Set problem: Using the material below, print the line that contains "Continue the OpenSCAD", the line that contains "clamp_overlap=clamp, loop_slide=slide)", and every line in between, exactly and nothing else.

==== Material shown

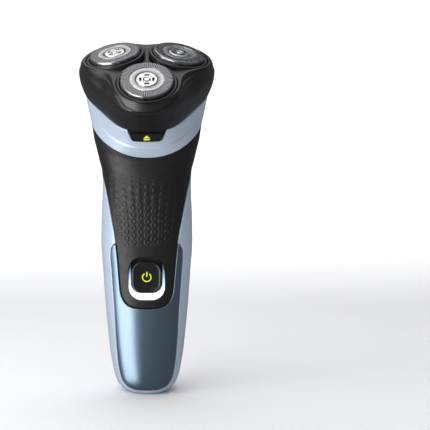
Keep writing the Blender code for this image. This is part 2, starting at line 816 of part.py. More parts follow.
def head_drive(head, name, azimuth):
    """One head's gear, its spindle and the spring round the spindle."""
    angle = math.radians(azimuth)
    place = (SPINDLE_CIRCLE * math.cos(angle), SPINDLE_CIRCLE * math.sin(angle), GEAR_BOTTOM)
    spin = frame_empty("drive_axis_" + name, place, parent=head)
    thickness = GEAR_TOP - GEAR_BOTTOM
    radius = MODULE * GEAR_TEETH / 2
    phase = angle + math.pi + math.pi / GEAR_TEETH
    gear = finish("drive_gear_" + name, prism(gear_outline(GEAR_TEETH, radius, phase), 0, thickness), NYLON, spin)
    boss = finish("drive_gear_boss_" + name, prism(circle(2.2, 14), -1.0, thickness + 1.8), None, spin)
    stub = finish("drive_gear_stub_" + name, prism(circle(1.0, 12), -2.7, 0.5), None, spin)
    bore = finish("drive_gear_bore_" + name, prism(circle(1.4, 12), 0.6, thickness + 4), None, spin)
    join(gear, boss, stub)
    cut(gear, bore)
    top = SPINDLE_TOP - GEAR_BOTTOM
    profile = [
        (0, 0.9), (1.1, 0.9), (1.1, top - 5.2), (1.9, top - 5.2), (1.9, top - 2.4),
        (SPINDLE_TIP_RADIUS, top - 1.6), (SPINDLE_TIP_RADIUS, top - 0.4), (1.0, top), (0, top),
    ]
    finish("drive_spindle_" + name, turned(profile, 12), NYLON, spin)
    finish("spindle_spring_" + name, coil(1.75, 0.22, top - 10.6, top - 5.8, 3), STEEL, spin)


def coil(radius, wire, low, high, turns, steps=8, sides=4):
    """Round wire wound into a helix between two heights."""
    rings = []
    count = int(turns * steps)
    for i in range(count + 1):
        angle = 2 * math.pi * turns * i / count
        outward = Vector((math.cos(angle), math.sin(angle), 0))
        centre = outward * radius + Vector((0, 0, low + wire + (high - low - 2 * wire) * i / count))
        ring = []
        for j in range(sides):
            around = 2 * math.pi * j / sides
            ring.append(centre + outward * wire * math.cos(around) + Vector((0, 0, wire * math.sin(around))))
        rings.append(ring)
    return ring_stack(rings)


def collar_plate(low, high, margin):
    """Plate that fills the collar's inside between two levels of the head's frame."""
    rings = []
    for level in (low, high):
        station = COLLAR_END + level - COLLAR_TOP
        rings.append(body_ring(min(station, COLLAR_END), WALL + margin, 36))
    lift = max(0.0, high - COLLAR_TOP)
    if lift:
        tilt = math.radians(HEAD_TILT)
        rings[1] = [(x, y - lift * math.sin(tilt), z + lift * math.cos(tilt)) for x, y, z in rings[1]]
    return ring_stack(rings)


def gear_floor(head):
    """Lower plate of the gear chamber, with bearings for the three gears."""
    plate = finish("gear_floor", collar_plate(GEAR_FLOOR_BOTTOM, GEAR_FLOOR_TOP, GAP), DARK)
    holes = [prism(circle(SHAFT_RADIUS + 0.5, 12), GEAR_FLOOR_BOTTOM - 1, GEAR_FLOOR_TOP + 1)]
    for azimuth in HEAD_AZIMUTHS:
        place = spindle_place(azimuth)
        holes.append(prism(circle(1.3, 12, place), GEAR_FLOOR_BOTTOM - 1, GEAR_FLOOR_TOP + 1))
    cut(plate, finish("gear_floor_holes", merged(holes), None, head))
    return plate


def spindle_place(azimuth):
    angle = math.radians(azimuth)
    return (SPINDLE_CIRCLE * math.cos(angle), SPINDLE_CIRCLE * math.sin(angle))


def drive_bulkhead(head):
    """Plate under the shaving unit, with a tower round each spindle."""
    plate = finish("drive_bulkhead", collar_plate(BULKHEAD_BOTTOM, BULKHEAD_TOP, GAP), BLACK)
    towers = []
    bores = []
    for azimuth in HEAD_AZIMUTHS:
        place = spindle_place(azimuth)
        low = circle(TOWER_RADIUS + 0.7, 20, place)
        high = circle(TOWER_RADIUS, 20, place)
        levels = ((low, BULKHEAD_BOTTOM + 0.4), (high, TOWER_TOP))
        towers.append(ring_stack([[(x, y, z) for x, y in ring] for ring, z in levels]))
        bores.append(prism(circle(TOWER_BORE, 16, place), BULKHEAD_BOTTOM - 2, TOWER_TOP + 2))
    join(plate, finish("drive_bulkhead_towers", merged(towers), None, head))
    cut(plate, finish("drive_bulkhead_bores", merged(bores), None, head))
    notch = box((-9.4, 9.4), (-30, -19.4), (BULKHEAD_BOTTOM - 2, BULKHEAD_TOP + 2))
    cut(plate, finish("drive_bulkhead_notch", notch, None, head))
    return plate


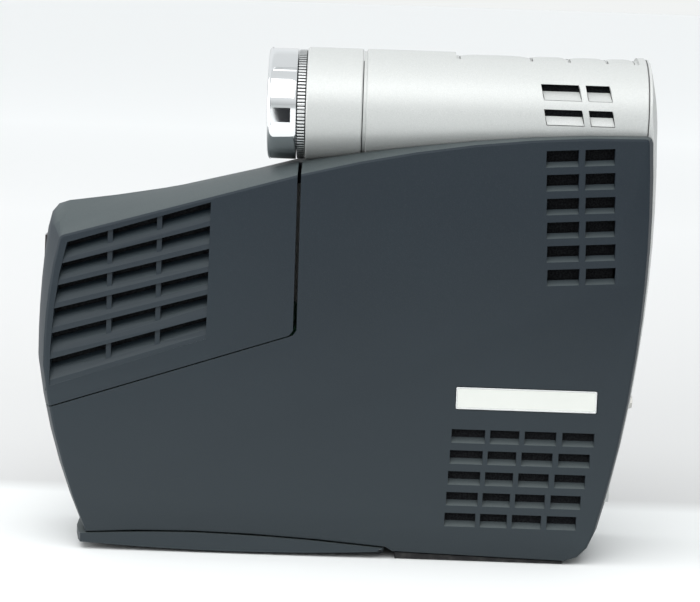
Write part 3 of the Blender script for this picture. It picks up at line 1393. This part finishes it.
# The chassis plate, the boards on it and the screws through the far half.
CHASSIS_REAR_shares = ((0.720, 0.062), (0.800, 0.360), (0.850, 0.830), (0.250, 0.868), (-0.150, 0.845))
CHASSIS_ARM_share = -0.790
CHASSIS_LOW_share = 0.075
POST_shares = ((-0.380, 0.107), (-0.717, 0.716), (0.805, 0.765), (0.660, 0.100))
POST_RADIUS = 3.4 * MM
SCREW_RADIUS = 1.4 * MM
SCREW_HEAD_RADIUS = 2.8 * MM
SCREW_HEAD_THICKNESS = 1.2 * MM
SCREW_SUNK = 0.3 * MM
SCREW_LENGTH = 8.0 * MM
SCREW_SLOT_WIDTH = 0.8 * MM
SCREW_SLOT_DEPTH = 0.6 * MM
SCREW_SLOT_share = 0.62
SCREW_STEPS = 16
SHANK_STEPS = 8
MAIN_BOARD_shares = ((-0.300, 0.160), (0.770, 0.660))
BOARD_THICKNESS = 1.6 * MM
CHIP_BLOCK_shares = ((0.12, 0.20, 0.30, 0.48), (0.45, 0.30, 0.62, 0.52), (0.20, 0.62, 0.40, 0.84),
                     (0.70, 0.60, 0.86, 0.80))
CHIP_BLOCK_HEIGHT = 2.6 * MM
POWER_BOARD_shares = (0.300, 0.170, 0.560)
POWER_BOARD_CLEARANCE = 0.8 * MM
POWER_BLOCK_shares = ((0.08, 0.12, 0.34, 0.50), (0.44, 0.10, 0.60, 0.40), (0.68, 0.12, 0.90, 0.46),
                      (0.12, 0.62, 0.46, 0.88), (0.58, 0.56, 0.84, 0.86))
POWER_BLOCK_HEIGHT = 16.0 * MM
BALLAST_shares = (-0.790, 0.090, -0.500)
BALLAST_CLEARANCE = 9.0 * MM
BALLAST_BLOCK_shares = ((0.12, 0.15, 0.55, 0.60), (0.64, 0.14, 0.88, 0.44), (0.20, 0.70, 0.80, 0.90))
BALLAST_BLOCK_HEIGHT = 15.0 * MM


def board_with_blocks(name, corners, block_shares, near_y, thickness, block_height, direction):
    """A laminate with component blocks standing on one face."""
    (low_x, low_z), (high_x, high_z) = corners
    obj = place(name, block((low_x, near_y, low_z), (high_x, near_y + thickness, high_z)), board())
    for number, (x0, z0, x1, z1) in enumerate(block_shares):
        base = near_y + thickness / 2
        tall = base + direction * (block_height + thickness / 2)
        join(obj, block((low_x + (high_x - low_x) * x0, min(base, tall), low_z + (high_z - low_z) * z0),
                        (low_x + (high_x - low_x) * x1, max(base, tall), low_z + (high_z - low_z) * z1)),
             f"block_{number}")
    return obj


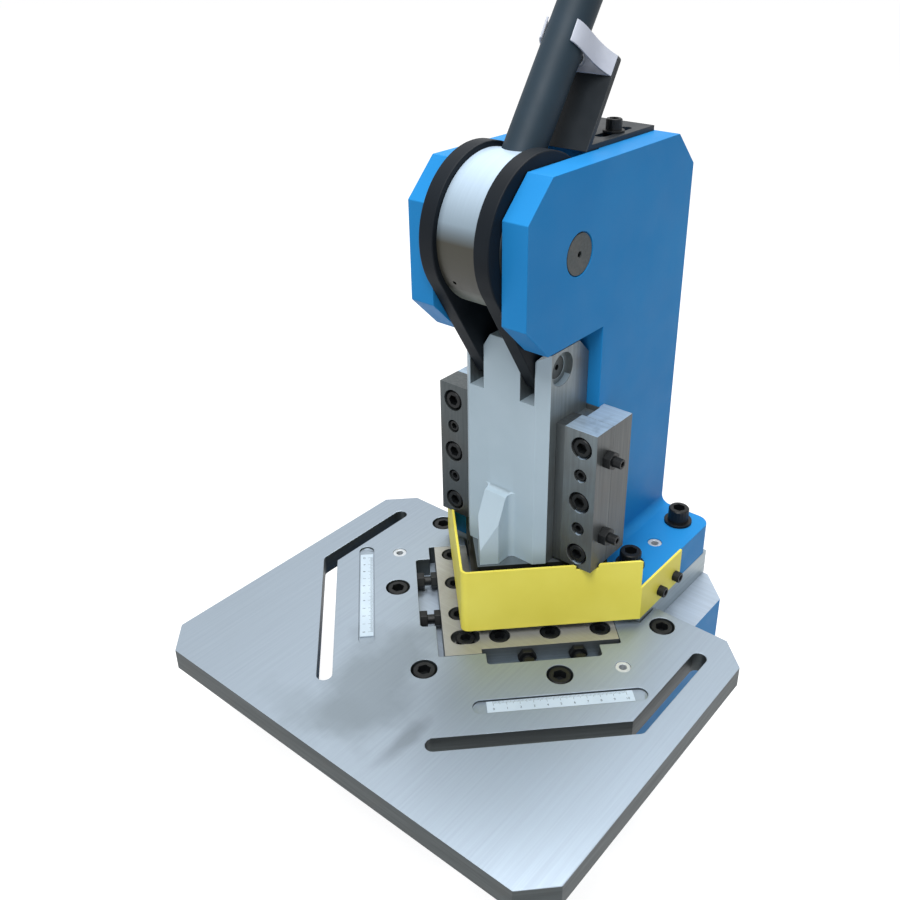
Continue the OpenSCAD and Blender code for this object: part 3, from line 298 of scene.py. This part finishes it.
def bevelEdges(made, edges, width, clamp=True, slide=True):
    bmesh.ops.bevel(made, geom=edges, offset=width, offset_type="OFFSET",
                    segments=edgeBreak["segments"], profile=0.5, affect="EDGES",
                    clamp_overlap=clamp, loop_slide=slide)


def breakEdges(made, width, clamp):  # inner corners stay sharp, so nothing reaches a neighbour
    bmesh.ops.dissolve_limit(made, angle_limit=math.radians(edgeBreak["flatAngle"]),
                             verts=made.verts, edges=made.edges, delimit={"NORMAL"})
    least = math.radians(edgeBreak["sharpAngle"])
    edges = [e for e in made.edges
             if len(e.link_faces) == 2 and e.calc_face_angle_signed(0) > least]
    bevelEdges(made, edges, width, clamp)


def bakedMesh(piece):
    bpy.context.view_layer.update()
    depsgraph = bpy.context.evaluated_depsgraph_get()
    return bpy.data.meshes.new_from_object(piece.evaluated_get(depsgraph))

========

Exercise output:
Continue the OpenSCAD and Blender code for this object: part 3, from line 298 of scene.py. This part finishes it.
def bevelEdges(made, edges, width, clamp=True, slide=True):
    bmesh.ops.bevel(made, geom=edges, offset=width, offset_type="OFFSET",
                    segments=edgeBreak["segments"], profile=0.5, affect="EDGES",
                    clamp_overlap=clamp, loop_slide=slide)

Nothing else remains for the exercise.